:: WHAT YOU ARE ASKED TO DO ::
Which lines in the material below contain the word "Blender"? Copy each of them.

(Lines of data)
* * * *
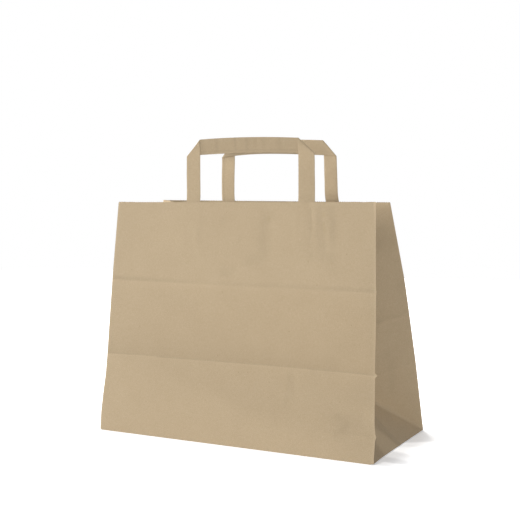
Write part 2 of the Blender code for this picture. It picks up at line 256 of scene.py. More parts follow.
def lattice_noise(x, y, cell, seed):
    """Random heights on a square lattice of this cell, blended by smoothstep between them."""
    values = np.random.default_rng(seed).uniform(-1, 1, (64, 64))
    gx, gy = x / cell + 17.3, y / cell + 9.1
    ix, iy = np.floor(gx).astype(int), np.floor(gy).astype(int)
    fx, fy = smoothstep(0, 1, gx - ix), smoothstep(0, 1, gy - iy)
    a = values[ix % 64, iy % 64] * (1 - fx) + values[(ix + 1) % 64, iy % 64] * fx
    b = values[ix % 64, (iy + 1) % 64] * (1 - fx) + values[(ix + 1) % 64, (iy + 1) % 64] * fx
    return a * (1 - fy) + b * fy


def fold_mark(x, v, start, end, width, height):
    """Soft ridge (or groove, below zero) along a stretch, fading out towards both its ends."""
    along = np.array(end, float) - np.array(start, float)
    length = math.hypot(*along)
    along /= length
    t = ((x - start[0]) * along[0] + (v - start[1]) * along[1]) / length
    d = (x - start[0]) * along[1] - (v - start[1]) * along[0]
    taper = smoothstep(-0.15, 0.25, t) * smoothstep(1.15, 0.75, t)
    return height * np.exp(-(d / width) ** 2) * taper


class Tube:
    """The standing sheet: corner folds, panels and gussets as functions of the sheet."""

    def __init__(self, bag):
        self.bag = bag
        self.levels = (0.0, bag.low_crease, bag.high_crease, bag.height)
        self.front_left = self.corner_points(-1, -1, FRONT_LEFT_IN, FRONT_SWAY)
        self.front_right = self.corner_points(-1, 1, FRONT_RIGHT_IN, FRONT_SWAY)
        self.rear_right = self.corner_points(1, 1, REAR_RIGHT_IN, REAR_SWAY)
        self.rear_left = self.corner_points(1, -1, REAR_LEFT_IN, REAR_SWAY)
        self.right_centre = self.centre_points(self.front_right, self.rear_right, 1)
        self.left_centre = self.centre_points(self.front_left, self.rear_left, -1)

    def corner_points(self, side, end, moved_in, sway):
        """A corner fold at each level; each stretch keeps the length of its paper."""
        points = []
        for level, height in enumerate(self.levels):
            x = end * self.bag.width / 2 + sway[level]
            y = side * (self.bag.depth / 2 - moved_in[level])
            z = BASE_HEIGHT
            if level:
                length = height - self.levels[level - 1]
                across = math.hypot(x - points[-1][0], y - points[-1][1])
                z = points[-1][2] + math.sqrt(length ** 2 - across ** 2)
            points.append((x, y, z))
        return np.array(points)

    def centre_points(self, front, rear, end):
        """A gusset's centre fold: half the gusset's paper from both corners, and dropped."""
        points = [(front[0] + rear[0]) / 2]
        for level in range(1, len(self.levels)):
            across = rear[level] - front[level]
            half = np.linalg.norm(across) / 2
            drop = CENTRE_DROP[level]
            pushed = math.sqrt((self.bag.depth / 2) ** 2 - half ** 2 - drop ** 2)
            inward = np.array((-end * across[1], end * across[0], 0.0))
            inward /= np.linalg.norm(inward)
            middle = (front[level] + rear[level]) / 2
            points.append(middle + inward * pushed - np.array((0, 0, drop)))
        return np.array(points)

    def stray(self, table, v):
        """Sideways stray of a corner fold at each height, as a vector along X."""
        heights = [row[0] for row in table]
        points = [(row[1], 0.0, 0.0) for row in table]
        return bent_line(heights, points, v, STRAY_BEND)

    def dents(self, v, inset):
        """Distance along X of the right fold's sharp dents; each fades 6 mm into the sheet."""
        out = np.zeros(np.broadcast(v, inset).shape)
        for height, distance, half_height in FRONT_RIGHT_DENTS:
            out += distance * np.exp(-((v - height) / half_height) ** 2 - inset / DENT_REACH)
        return out

    def panel(self, left, right, p, v, strays=(None, None)):
        """Panel between two corner folds, p from 0 to 1 across it: their straight blend."""
        first = bent_line(self.levels, left, v, self.bag.bend)
        last = bent_line(self.levels, right, v, self.bag.bend)
        out = first + (last - first) * p[..., None]
        if strays[0]:
            out = out + self.stray(strays[0], v) * ((1 - p) ** 4)[..., None]
        if strays[1]:
            out = out + self.stray(strays[1], v) * (p ** 4)[..., None]
        return out

    def gusset(self, corner, centre, a, v, stray=None):
        """Half a gusset, a from 0 at its corner fold to 1 at its centre fold.

        The corner fold plus a times the way to the centre fold. Under the diagonal from
        the base's corner, the paper is turned back to the base's edge by the part of a
        that exceeds v over the bottom fold's height.
        """
        bend = self.bag.bend
        spread = centre - corner
        spread[0] = spread[1]
        out = bent_line(self.levels, corner, v, bend)
        rounded = 1 - np.sqrt((1 - a) ** 2 + 0.012 ** 2)
        out = out + bent_line(self.levels, spread, v, bend) * rounded[..., None]
        turn = centre[1] - centre[0] - corner[1] + corner[0]
        excess = ramp(a - v / self.bag.low_crease, TURN_ROUND)
        out = out - excess[..., None] * turn
        high = np.clip((v - self.levels[1]) / (self.levels[3] - self.levels[1]), 0, 1)
        drop = np.interp(v, self.levels, CENTRE_DROP)
        out[..., 2] += drop * high * a * (1 - a)
        if stray:
            out = out + self.stray(stray, v) * ((1 - a) ** 3)[..., None]
            if stray is FRONT_RIGHT_STRAY:
                out[..., 0] += self.dents(v, a * self.bag.depth / 2)
        else:
            out[..., 2] += self.rear_cut(v) * (1 - a)
        return out

    def front(self, p, v):
        """The front panel, its creases a little out of level.

        The height is shifted by a parabola around the imprint, and around both creases by
        the cube of the share of the way that is left to the right end.
        """
        high = np.exp(-((v - self.levels[2]) / 0.03) ** 2)
        low = np.exp(-((v - self.levels[1]) / 0.03) ** 2)
        end = (1 - p) ** 3
        shift = high * (0.0018 * 4 * p * (1 - p) + 0.0012 * end) - low * 0.0018 * end
        out = self.panel(self.front_left, self.front_right, p, v + shift,
                         (FRONT_LEFT_STRAY, FRONT_RIGHT_STRAY))
        out[..., 0] += self.dents(v, (1 - p) * self.bag.width)
        return out

    def rear(self, p, v):
        """The rear panel, stretched a little to its higher mouth."""
        return self.panel(self.rear_right, self.rear_left, p, v + self.rear_cut(v))

    def rear_cut(self, v):
        """The mouth is cut a little higher at the rear."""
        return MOUTH_STEP * smoothstep(self.levels[2], self.levels[3], v)


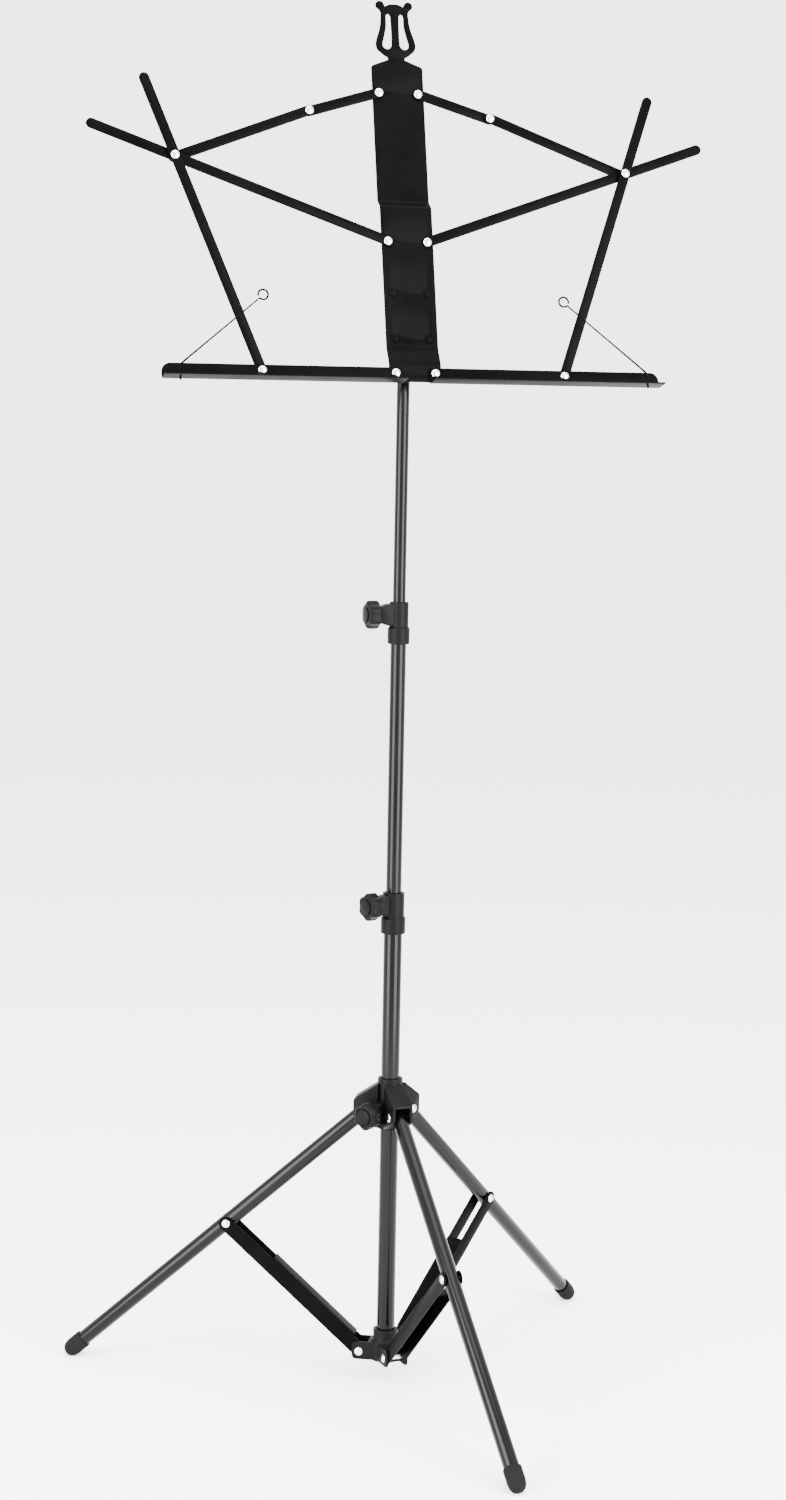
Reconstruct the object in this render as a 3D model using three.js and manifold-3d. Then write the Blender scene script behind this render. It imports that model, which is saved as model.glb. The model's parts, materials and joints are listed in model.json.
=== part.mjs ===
* * * *
:: EXERCISE RESULT ::
Write part 2 of the Blender code for this picture. It picks up at line 256 of scene.py. More parts follow.
Reconstruct the object in this render as a 3D model using three.js and manifold-3d. Then write the Blender scene script behind this render. It imports that model, which is saved as model.glb. The model's parts, materials and joints are listed in model.json.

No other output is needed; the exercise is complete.